Оуэн ощутил, что его окутывают влажным, удушающим саваном. Ему не терпелось удрать из этой палаты и от своей костлявой дочери. Ее хватка стала туже. Он откашлялся.

– Фиби, ты должна мне поверить, я сделал тебе все, что мог.

Он сам не осознал, что сказал, пока она не ухмыльнулась.

– Может, и так, но я сильно тебе помогла. – Она отпустила его руку. Зажмурилась, по лицу разбежались морщинки. Она походила на старую каргу. – Я тебя люблю – нажми на этот звонок, а? Поскорей, пожалуйста. Пока. Приходи скоро.

Оуэн поспешил прочь по остывшим коридорам и вестибюлю, наружу в волглую яркость, пахшую влажной травой и тленьем.
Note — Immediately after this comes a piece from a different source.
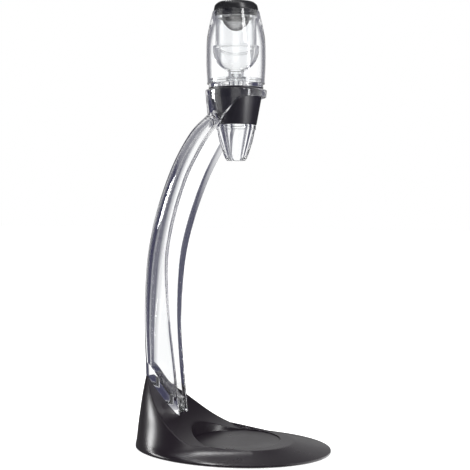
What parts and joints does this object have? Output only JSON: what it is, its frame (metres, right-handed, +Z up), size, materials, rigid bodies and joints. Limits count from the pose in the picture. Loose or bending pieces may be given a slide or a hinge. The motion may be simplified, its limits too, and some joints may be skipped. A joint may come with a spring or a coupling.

В глазах его вскипали слезы. Он так жестоко обходился с Фиби, и столько раз – как же смеет она его любить? Она поймала его в ловушку. Последнее слово осталось за нею.

Оуэну хотелось бы выкашлять из себя эти чувства, как будто он вдохнул в легкие жучка. Определить свои чувства он не мог. Оуэн напился. Проснулся в три часа ночи и принялся плести фантазии о том, как живет под другим именем в стране, которую никогда не видел. Думал, что сам он обезумел – или, во всяком случае, обезумела его жизнь. Жалел, что Фиби вообще родилась на свет.

Миновали выходные Дня труда. Однажды днем Оуэн зашел в пустую спальню Фиби, где у стены стоял портрет Элизабет, возвращенный из больницы. На него Оуэн недоброжелательно уставился. Слишком уж хорошо знал он женщину с картины. Отвлеченность маски превратила ее в неумолимую, неотзывчивую свидетельницу его прошлых ошибок и нынешней беспомощности.

Вслух он произнес:

– Нахер тебя. – Жаль, что ему не хватит выдержки на нее нассать. Вместо этого он на нее плюнул и кончиками пальцев растер плевок по ее лицу. Краска на ощупь была скользкой и жесткой. Оуэн восхитительно ощутил, что в доме он один, как будто дом принадлежит кому-то другому, а он украдкой проник в него, словно вороватый мальчишка.

[41] Two Serious Ladies (1943) – роман американской писательницы Джейн Боулз. Пер. М. Немцова.